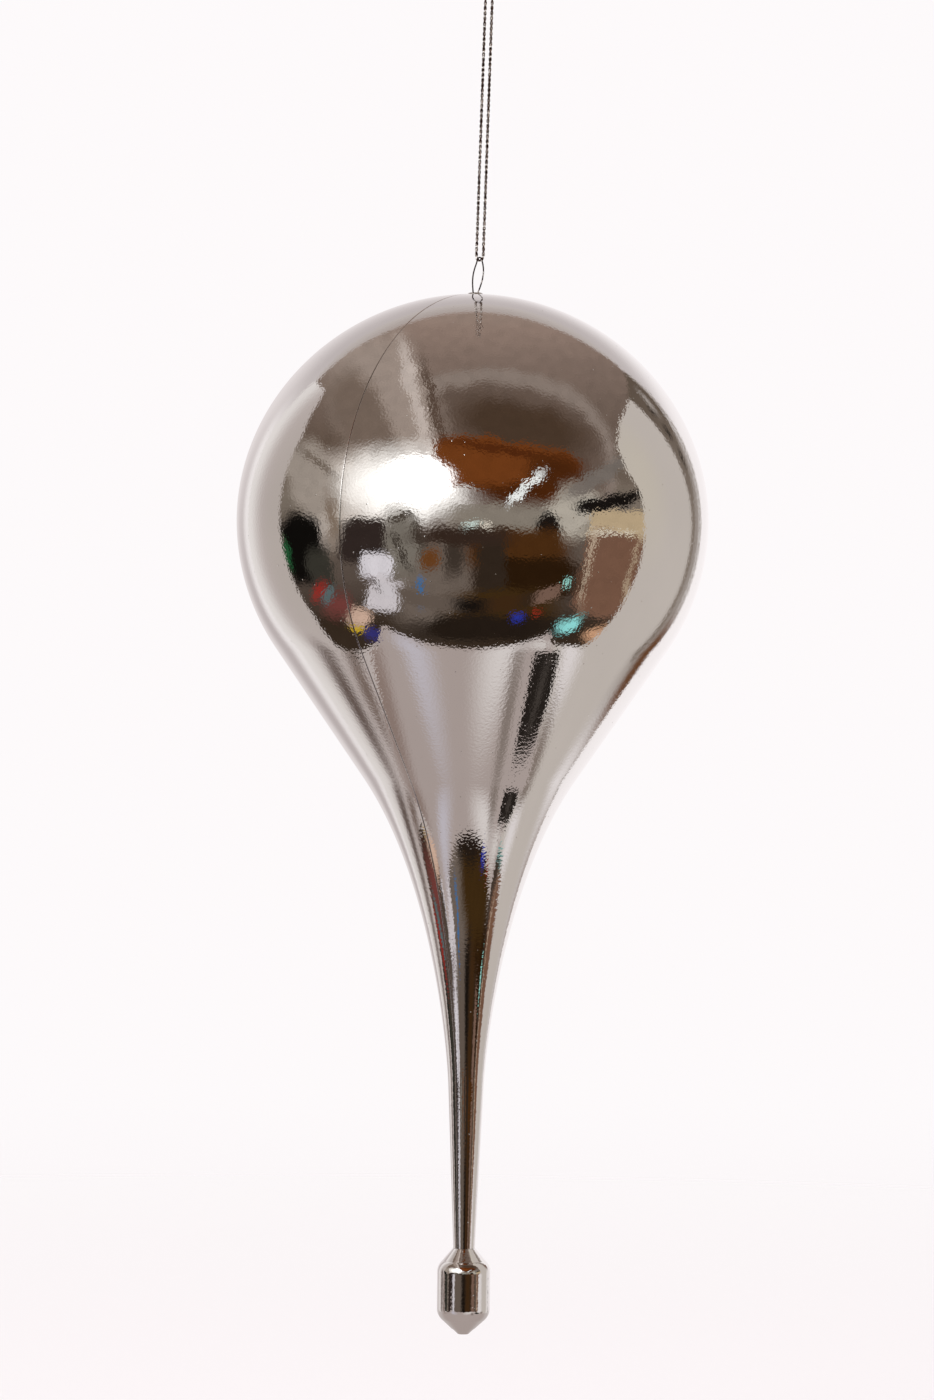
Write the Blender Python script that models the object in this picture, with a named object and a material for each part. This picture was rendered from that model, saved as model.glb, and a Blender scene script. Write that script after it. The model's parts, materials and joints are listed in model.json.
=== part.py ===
"""A large hanging drop ornament in the shape of a plumb bob.

Two moulded half shells meet on an upright seam, a tip bob plugs into the end of the stem, and a
round cap in the crown holds a bent wire hanger. A loop of twisted cord passes through the hanger.
Metres, +Z up. The origin is the point under the cord's knot where a hook holds the loop.
"""

import math

import bmesh
import bpy
from mathutils import Vector

MM = 0.001
GAP = 0.3 * MM

# The shell: a crown, a round lower half, a straight cone, a flare and a slim tapering stem.
BODY_RADIUS = 90.0 * MM
CROWN_HEIGHT = 86.6 * MM
CROWN_EXPONENT = 1.97
LOWER_DEPTH = 87.7 * MM
LOWER_ARC = math.radians(33.9)
CONE_LENGTH = 59.9 * MM
FLARE_UPPER_HANDLE = 47.0 * MM
FLARE_LOWER_HANDLE = 16.0 * MM
STEM_TOP_RADIUS = 6.8 * MM
STEM_TOP_DEPTH = 302.4 * MM
NECK_RADIUS = 4.15 * MM
NECK_DEPTH = 364.8 * MM
WALL = 1.8 * MM
STEM_WALL_SHARE = 0.4
SEAM_AZIMUTH = math.radians(-33.0)
SEAM_LIP = 2.0 * MM
SEAM_LIP_SHARE = 0.4
CROWN_HOLE_RADIUS = 2.6 * MM

# How many steps each stretch of the shell's outline is drawn in, and half a turn round it.
CROWN_STEPS = 12
LOWER_STEPS = 6
FLARE_STEPS = 9
STEM_STEPS = 3
HALF_TURN_STEPS = 20

# The tip bob, with the spigot that plugs into the stem.
TIP_RADIUS = 10.15 * MM
TIP_SHOULDER_DEPTH = 9.3 * MM
TIP_SHOULDER_CURVE = 6.0 * MM
TIP_SHOULDER_ANGLE = math.radians(48.0)
TIP_BELLY_DEPTH = 23.2 * MM
TIP_BELLY_CURVE = 6.0 * MM
TIP_BELLY_ANGLE = math.radians(-52.0)
TIP_CONE_RADIUS = 4.4 * MM
TIP_CONE_DEPTH = 31.1 * MM
TIP_HEIGHT = 33.1 * MM
NUB_RADIUS = 4.1 * MM
NUB_STEP = 0.1 * MM
NUB_FACE_RADIUS = 2.05 * MM
SPIGOT_RADIUS = 2.1 * MM
SPIGOT_LENGTH = 12.0 * MM
SPIGOT_CHAMFER = 0.4 * MM

# The snap-in cap and the wire hanger.
CAP_FLANGE_RADIUS = 2.9 * MM
CAP_FLANGE_THICKNESS = 0.4 * MM
CAP_FLANGE_SLOPE = 0.7 * MM
CAP_FLANGE_EDGE = 0.1 * MM
CAP_BARREL_RADIUS = CROWN_HOLE_RADIUS - GAP
CAP_BEAD_RADIUS = 2.9 * MM
CAP_BEAD_HEIGHT = 0.3 * MM
CAP_BORE_RADIUS = 1.8 * MM
CAP_LENGTH = 4.0 * MM
CAP_CHAMFER = 0.2 * MM
WIRE_DIAMETER = 0.55 * MM
WIRE_AZIMUTH = math.radians(40.0)
EYE_ARC_RADIUS = 1.15 * MM
EYE_CENTRE = (1.95 * MM, 12.8 * MM)

# The hanging cord. Its strands lie across the wire's plane.
CORD_DIAMETER = 1.1 * MM
CORD_AZIMUTH = WIRE_AZIMUTH - math.radians(90.0)
CORD_DROP = 103.2 * MM
CORD_LEAN = math.radians(1.35)
STRAND_OFFSET = 2.0 * MM
KNOT_HEIGHT = 6.4 * MM
KNOT_RADIUS = 2.3 * MM
KNOT_BOTTOM = 6.0 * MM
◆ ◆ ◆
§ **Task goal**
From the listing above, return each line with the word "that".

§ **Output for this exercise**
Write the Blender Python script that models the object in this picture, with a named object and a material for each part. This picture was rendered from that model, saved as model.glb, and a Blender scene script. Write that script after it. The model's parts, materials and joints are listed in model.json.
# The tip bob, with the spigot that plugs into the stem.